# DC new hire



## SexyE422 (Oct 20, 2021)

I’m new I will have orientation on 10/26 …have target started a new benefit plan I read it somewhere…also what are the benefits that you received at 90 days and then at 6mths if any and one more question how do vacation in pto work where u are eligible..thank you


----------



## Luck (Oct 20, 2021)

Hello and welcome.
At 90 days you become eligible to enroll into Healthcare/life insurance/retirement plans. 
Nothing changes at 6 months. 

Vacation you start accruing your first day but you cannot use it until you hit 90 days. 
Starting vacation rates are 2 weeks per year, as well as a few other unique perks target offers like 4 hours of paid well being time, meant to help provide time for you to do things like go to a doctors appointment you might not otherwise be able to.
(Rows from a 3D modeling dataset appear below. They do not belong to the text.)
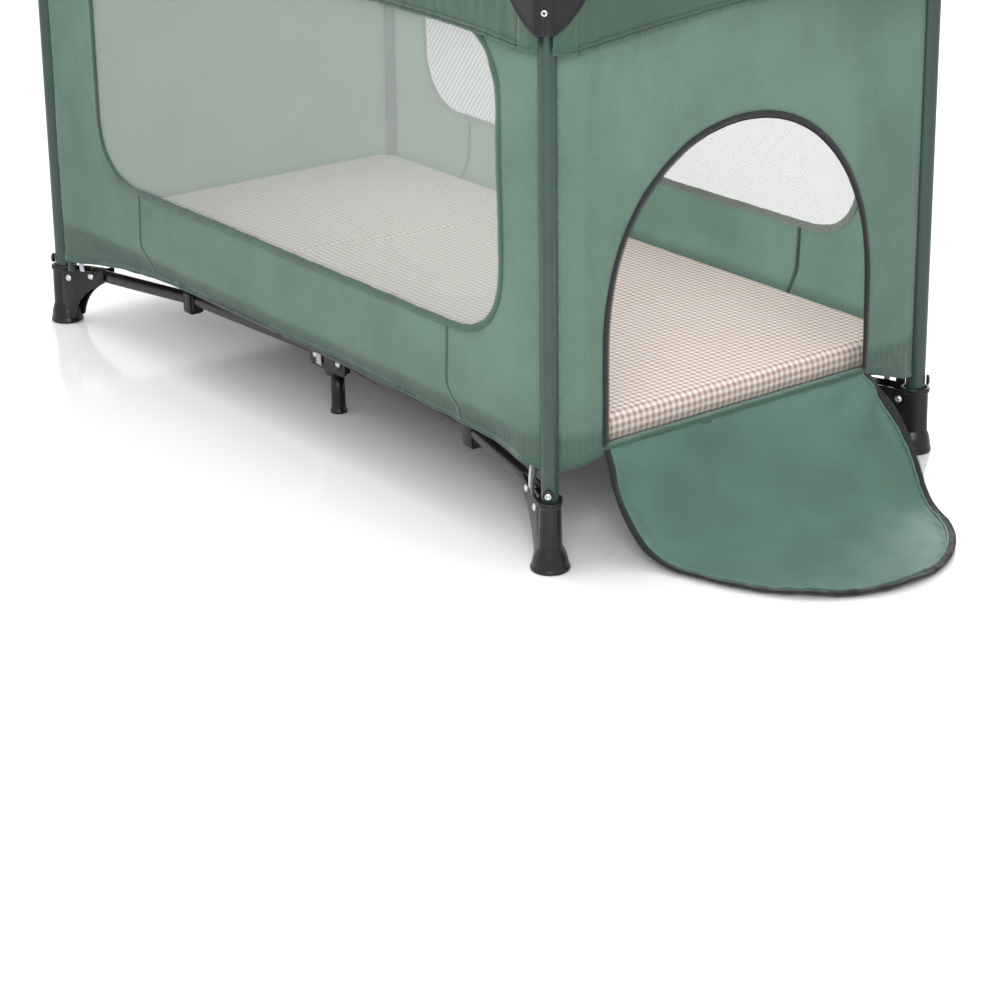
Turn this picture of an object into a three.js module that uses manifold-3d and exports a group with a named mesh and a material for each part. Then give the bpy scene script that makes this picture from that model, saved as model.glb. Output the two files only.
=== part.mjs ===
// Folding travel cot with a zipped side door, in millimetres, +Z up.
// The legs stand symmetrically about X = 0 and Y = 0 while the model is built; at the end the whole
// group moves along X, so that the origin lies at the bottom centre of its box, open flap included.
import * as THREE from "three";
import { mergeVertices } from "three/addons/utils/BufferGeometryUtils.js";
import Module from "manifold-3d";

const wasm = await Module();
wasm.setup();

// ---- driving dimensions ----
const LEG_X = 605; // leg centres along the length
const LEG_Y = 310; // leg centres across the width
const TOP = 775; // overall height, at the corner caps
const RAIL_Z = 735; // axis of the top rails
const RAIL_R = 11;
const PIVOT_IN = 55; // rail pivot, inboard of the leg centre
const HUB_PIVOT = 28; // pivots of the centre locks and of the base hubs, either side of the middle
const PIN_R = 3;
const PIN_BORE_R = 3.4;
const POST = { along: 15, across: 10.5, bottom: 50, top: 748 }; // oval tube, long axis on the diagonal
const SLIP = 0.4; // gap of a post in its socket
const BASE_Z = 82; // axis of the base tubes
const BASE_R = 9.5;
const BASE_PIVOT_Y = 25; // base tube pivot, inboard of the leg centre across the width
const BEND = { x: 255, y: 78 }; // bend of a base tube, from the leg centre
const HUB_Y = 210; // base hub axis
const WALL_OFFSET = 14.5; // middle of the wall cloth, outboard of the leg centres
const CLOTH = 2;
const WALL_TOP = 705;
const SLEEVE = { inner: 18, outer: 21, top: 757.5, thick: 3 };
const MATTRESS = { length: 1196, width: 596, bottom: 131, top: 170, corner: 35 };
const WINDOW = { bottom: 268, top: 685, corner: 85 };
const DOOR = { middle: -20, half: 221, sill: 144, spring: 262, top: 520, band: 6 };
const FLAP = { hingeX: 624, hingeZ: 137, bendX: 709, bendZ: 2, end: 893, thick: 3, width: 430 };

const TURN = Math.PI / 2;
const DIAGONAL = Math.PI / 4;

// ---- materials ----
const finish = (color, roughness, metalness = 0) =>
  new THREE.MeshStandardMaterial({ color, roughness, metalness });
const PAINT = finish(0x55756a, 0.45, 0.2);
const BLACK = finish(0x222428, 0.35);
const GREY_TUBE = finish(0x45433f, 0.4, 0.4);
const STEEL = finish(0xbfc2c4, 0.3, 1);
const CLOTH_GREEN = finish(0x7c9684, 0.85);
const CLOTH_DARK = finish(0x5c8270, 0.8);
const NET = finish(0xb8c8bd, 0.9);
const GINGHAM = finish(0xd5c7b8, 0.9);
const SATIN = finish(0x3f7a62, 0.5);
const ZIP = finish(0x26282b, 0.6);
const WEBBING = finish(0xc6c6ce, 0.8);
const LINING = finish(0x2d3030, 0.9);
const RED = finish(0xa33a34, 0.45);

// ---- solids ----
const toSolid = (geometry) => {
  const bare = geometry.clone();
  bare.deleteAttribute("normal");
  bare.deleteAttribute("uv");
  const merged = mergeVertices(bare, 1e-3);
  return new wasm.Manifold(
    new wasm.Mesh({
      numProp: 3,
      vertProperties: merged.attributes.position.array,
      triVerts: new Uint32Array(merged.index.array),
    }),
  );
};

const toGeometry = (solid) => {
  const { vertProperties, triVerts } = solid.getMesh();
  const geometry = new THREE.BufferGeometry();
  geometry.setAttribute("position", new THREE.BufferAttribute(vertProperties, 3));
  geometry.setIndex(new THREE.BufferAttribute(triVerts, 1));
  return geometry;
};

const join = (...pieces) => toGeometry(pieces.map(toSolid).reduce((a, b) => a.add(b)));

const cut = (piece, ...tools) =>
  toGeometry(tools.map(toSolid).reduce((a, b) => a.subtract(b), toSolid(piece)));

const outline = (points) => new THREE.Shape(points.map(([x, y]) => new THREE.Vector2(x, y)));

const extrude = (shape, depth, curveSegments = 4) =>
  new THREE.ExtrudeGeometry(shape, { depth, curveSegments, steps: 1, bevelEnabled: false });

// A flat plate whose outline lies in the XY, XZ or YZ plane, between two heights on the third axis.
const plateXY = (shape, low, high, segments) =>
  extrude(shape, high - low, segments).translate(0, 0, low);

const plateXZ = (shape, low, high, segments) =>
  extrude(shape, high - low, segments).rotateX(TURN).translate(0, high, 0);

const YZ_BASIS = new THREE.Matrix4().makeBasis(
  new THREE.Vector3(0, 1, 0),
  new THREE.Vector3(0, 0, 1),
  new THREE.Vector3(1, 0, 0),
);
const plateYZ = (shape, low, high, segments) =>
  extrude(shape, high - low, segments).applyMatrix4(YZ_BASIS).translate(low, 0, 0);

const block = (x0, x1, y0, y1, z0, z1) =>
  new THREE.BoxGeometry(x1 - x0, y1 - y0, z1 - z0).translate(
    (x0 + x1) / 2,
    (y0 + y1) / 2,
    (z0 + z1) / 2,
  );

const rodAlongY = (r, x, y0, y1, z, sides = 8) =>
  new THREE.CylinderGeometry(r, r, y1 - y0, sides).translate(x, (y0 + y1) / 2, z);

const rodAlongX = (r, x0, x1, y, z, sides = 8) =>
  new THREE.CylinderGeometry(r, r, x1 - x0, sides).rotateZ(TURN).translate((x0 + x1) / 2, y, z);

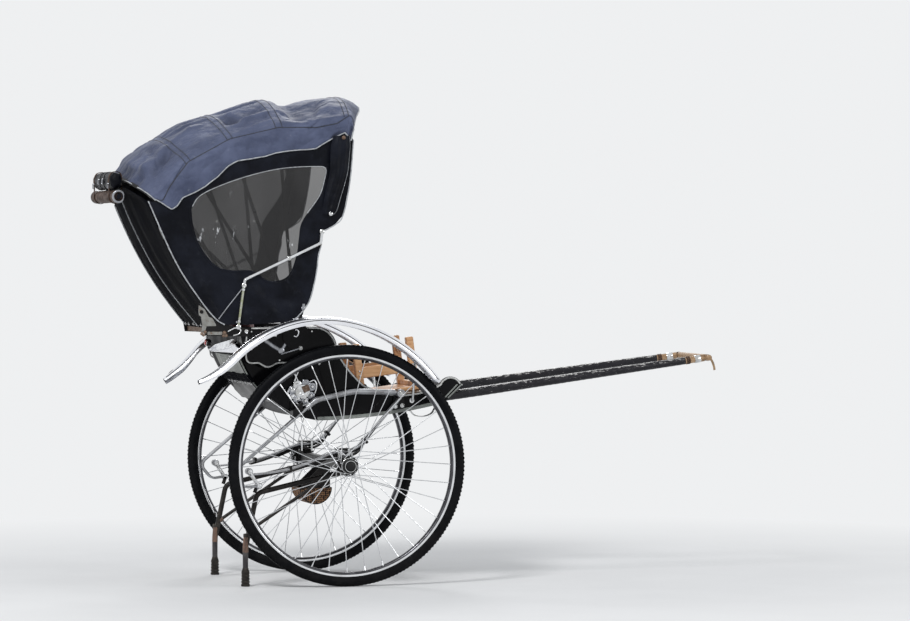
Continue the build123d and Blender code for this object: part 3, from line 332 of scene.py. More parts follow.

We also earn an extra day of vacation (doesn't count toward the 2 week limit) if we work on one of the 6 holidays Target officially recognizes. The usual suspects are all there, important to note that Easter does not count as a holiday for this. Nor does Christmas Eve. Also June 19th aka Juneteenth was just added as a recognized holiday last year. 

Vacation rolls over at the end of the year but you can only hold 1.5x your yearly earnings, aka 3 weeks worth (until you earn more vacation at 5 years of employment)

Lastly we don't work Christmas day, the 25th.


----------



## DC Diva (Oct 22, 2021)

Most benefits are not active until you get to 90, so they will let you know as you near the end of your second month.  Newer hire turnover is atrocious, so HR is not going to waste time reviewing benefits until they know you plan to stick around.


----------



## SexyE422 (Oct 23, 2021)

Thank you I don’t blame them


----------